Amelia Opie’s “The Black Man’s Lament ” has two speakers, the British abolitionist poet who exposes the white man’s crime by allowing a black enslaved man to describe the how his people suffer so “civilized” people can enjoy sugar with their tea. The poet’s tribute to the sight of a sugar-cane field in bloom is quickly forgotten as the enslaved man takes the reader through the process step by step. The second step is the breaking up of families through forcible removal of people from their native lands. The third step is packing their bodies like bales of cotton into a frigate’s hold. The sixth step is selling the unlucky survivors of the ocean voyage to white planters, looking for more workers in the sugar cane fields. Steps seven through fourteen show the sequence of jobs that must be performed until the mature canes can be harvested. The last steps show how the sugar cane is made into sugar crystals, which can be packed in barrels for shipping to England.

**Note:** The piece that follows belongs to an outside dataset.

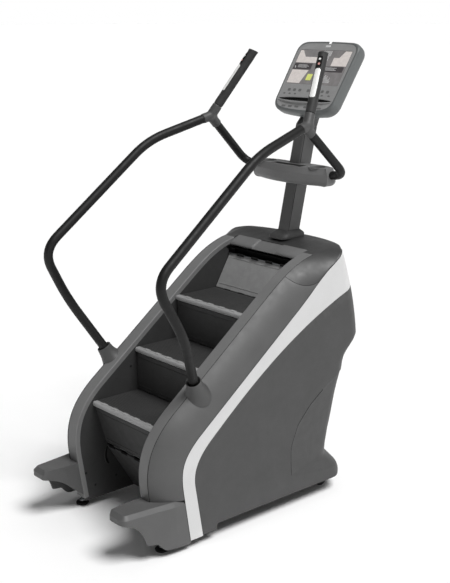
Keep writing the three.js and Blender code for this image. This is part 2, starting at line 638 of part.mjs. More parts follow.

The Rev. Isaac Taylor’s Scenes in Africa, one in a series to remedy British children’s ignorance of cultural geography, is not a progress poem, but its more ambivalent representation of slave trading contrasts with Opie’s more coherent one. Taylor’s volume about Africa consists of eighty-four short descriptive sections with illustrations on engraved plates. Section 24 “A son going to sell his Father and Mother into Slavery” begins with this surprising statement: “We must just take a peep at the miseries of these people on account of the prevalence of the slave-trade; we might trace the cause deeper, to an immoderate love of brandy.” Sections 34 to 36 describe how petty chiefs will stoop to making false criminal judgments, waging war, and setting huts in adjoining villages on fire to procure bodies to exchange for iron, fabric and brandy. Near the end of the volume, Taylor retells the episode from the travels of James Bruce where he met the queens of Sennar and was repulsed by the way the fat women were dressed and adorned (or in his view deformed) with the huge rings in their ears and lips. Taylor may be able to express humanity for black people in general because Europeans or their own people prey upon them, but finds the reported behavior and appearance of individual groups disgusting.

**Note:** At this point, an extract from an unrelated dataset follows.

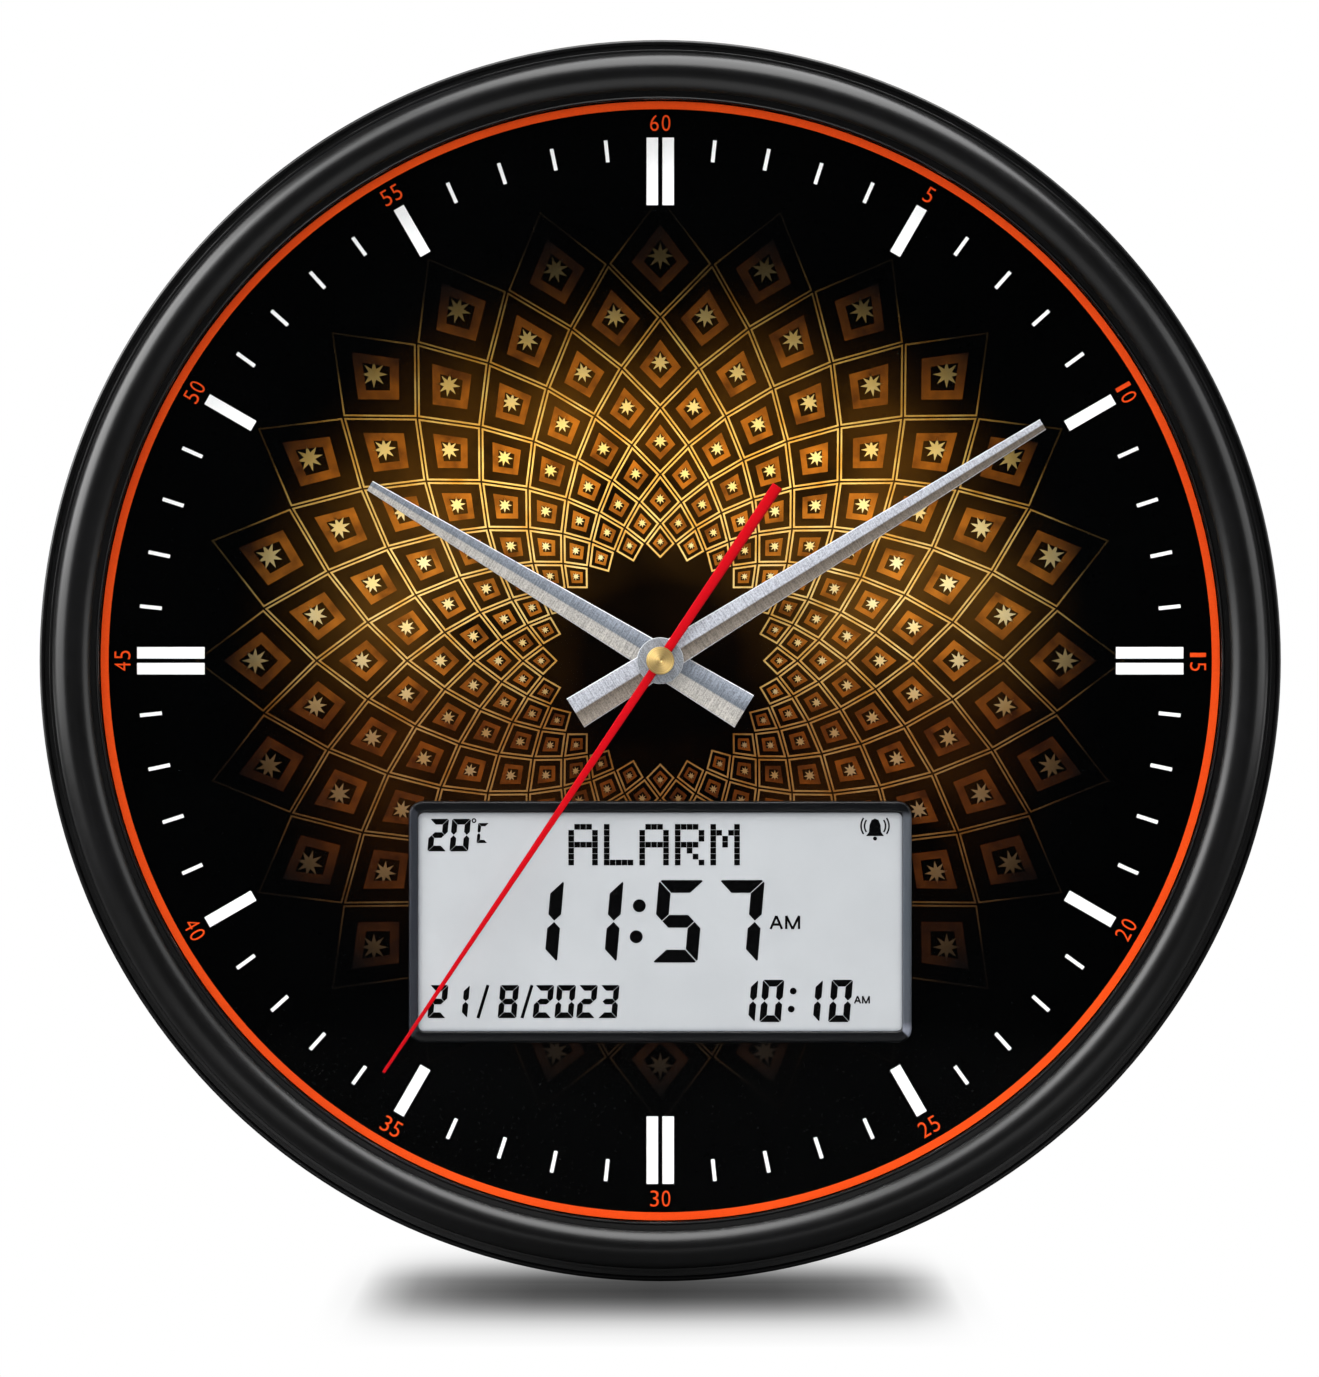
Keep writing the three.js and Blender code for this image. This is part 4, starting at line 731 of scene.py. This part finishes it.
def make_picture():
    """A rosette of interlaced kites round the axis, a common pattern of star work."""
    fold, growth, first, rings = 24, 1.165, 27, 9
    line_gap, line_width = 0.25, 0.45
    core_gap, core_width, star_inner, star_outer = 0.3, 0.16, 0.1, 0.24
    half = math.tau / fold / 2
    radii = [first * growth ** ring for ring in range(rings + 2)]
    lines, cores, studs = bmesh.new(), bmesh.new(), bmesh.new()
    for ring in range(rings):
        inner, waist, tip = radii[ring:ring + 3]
        size = waist - inner
        for index in range(fold):
            turn = math.tau * (index + ring % 2 / 2) / fold
            outer = inset([polar(inner, turn), polar(waist, turn + half), polar(tip, turn),
                           polar(waist, turn - half)], line_gap)
            band(inset(outer, line_width), outer, PRINT_BACK, PICTURE_FRONT, lines)
            core = inset(outer, core_gap * size)
            band(inset(core, core_width * size), core, PRINT_BACK, PICTURE_FRONT, cores)
            centre = polar((inner + tip) / 2, turn)
            star = [polar(size * (star_inner if corner % 2 else star_outer), turn + corner * math.pi / 8,
                          centre) for corner in range(16)]
            prism(star, PRINT_BACK, PICTURE_FRONT, studs)
    piece("rosette_lines", lines, "dial_print", look="picture_gold")
    piece("rosette_kites", cores, "dial_print", look="picture_amber")
    piece("rosette_stars", studs, "dial_print", look="picture_light")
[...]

Cuffy the Negro’s Doggerel Description of the Progress of Sugar extends the process by adding the steps that take place after the sugar crosses the Atlantic, unloaded in England, and further processed. One pair of illustrations compare and contrast workers in the West Indies and the other in Great Britain. On the plantation, two barefoot, bare-chested black men tend the great copper vats under the overseer’s supervision. In the middle distance, one adds lime to thicken the boiling sugar cane syrup, while the other in the foreground ladles the now ropy liquid onto a plate to harden. The second illustration shows a sugar baker, neatly dressed in a hat, shirt, apron over knee breeches, stockings and shoes. According to Cuffy the narrator, the sugar baker is spooning blood and some other adulterant to whiten the sugar loaves hardening in the molds. Equally compelling is the portrait of Cuffy at the head of the doggerel poem imploring little readers to think of the “poor Negro” whose labor tending the sugar cane in the fields results in luscious pies, puddings, sweetmeats, cakes, and lollypops. The wood engraved depiction of the black man shivering in the cold contains details that are not easy to interpret. Cuffy is holding a red Phrygian hat and wearing torn striped trousers–garments associated with the sans culottes of the French Revolution. Was the artist of this wood engraving covertly expressing support for the West Indian slave rebellions during in the early 1800s?

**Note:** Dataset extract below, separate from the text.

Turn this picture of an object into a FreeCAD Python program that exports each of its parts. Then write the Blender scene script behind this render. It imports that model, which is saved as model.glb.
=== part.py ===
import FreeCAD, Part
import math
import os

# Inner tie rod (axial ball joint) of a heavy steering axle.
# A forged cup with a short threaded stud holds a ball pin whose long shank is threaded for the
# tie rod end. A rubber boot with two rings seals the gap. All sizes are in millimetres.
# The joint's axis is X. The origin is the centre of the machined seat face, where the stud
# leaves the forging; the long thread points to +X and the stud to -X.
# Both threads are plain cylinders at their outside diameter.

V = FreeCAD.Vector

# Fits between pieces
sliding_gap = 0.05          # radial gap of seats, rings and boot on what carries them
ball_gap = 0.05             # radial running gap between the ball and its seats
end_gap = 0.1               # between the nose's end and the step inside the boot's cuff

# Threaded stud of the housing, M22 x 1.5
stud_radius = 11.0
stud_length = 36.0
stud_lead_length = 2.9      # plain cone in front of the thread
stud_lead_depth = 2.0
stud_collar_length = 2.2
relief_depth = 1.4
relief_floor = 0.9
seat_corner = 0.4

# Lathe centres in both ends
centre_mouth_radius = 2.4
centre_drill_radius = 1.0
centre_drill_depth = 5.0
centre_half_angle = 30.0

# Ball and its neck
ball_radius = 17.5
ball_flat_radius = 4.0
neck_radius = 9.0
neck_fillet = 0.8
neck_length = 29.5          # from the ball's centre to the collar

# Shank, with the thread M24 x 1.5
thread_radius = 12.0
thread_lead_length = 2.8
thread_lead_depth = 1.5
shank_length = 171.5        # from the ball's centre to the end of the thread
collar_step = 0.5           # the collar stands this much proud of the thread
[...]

This interpretation of the image seems untenable at first, but the short story “Clarissa Dormer, or the Advantages of Good Instruction” (1806) depicts such an uprising as justifiable, but avoidable if white people take seriously their duty to enslaved peoples. This view strikes us as condescending now, but to express it then in a story for rather young children was radical, even extraordinary. Clarissa Dormer is the daughter of native West Indian planters, who are described as “black enough to be esteemed descendants of those unhappy beings whom perfidy or avarice brought into the hands of Europeans, nor yet so fair as to pass for natives of our temperate climes.” To give Clarissa every possible advantage, her parents hire an English governess to educate her. The chief obstacle to Miss Melville’s program of enlightened instruction is Mrs. Dormer, an ignorant, showy woman, who is remarkably cruel to the enslaved peoples working in her household and on the plantation. So cruel that when the “ill-used” Dormer slaves rise up one night, their mistress is brutally murdered along with the overseen and whipper-in. Miss Melville and Clarissa, who has learned humanity from her in spite of her mother’s atrocious example, are spared by those DISCRIMINATING SLAVES” who…deemed them worthy of their clemency at a time when they came to execute vengeance on an individual under the same roof.”
These four works demonstrate what rich sources children’s books can be in documenting early nineteenth-century attitudes about the institution of slavery.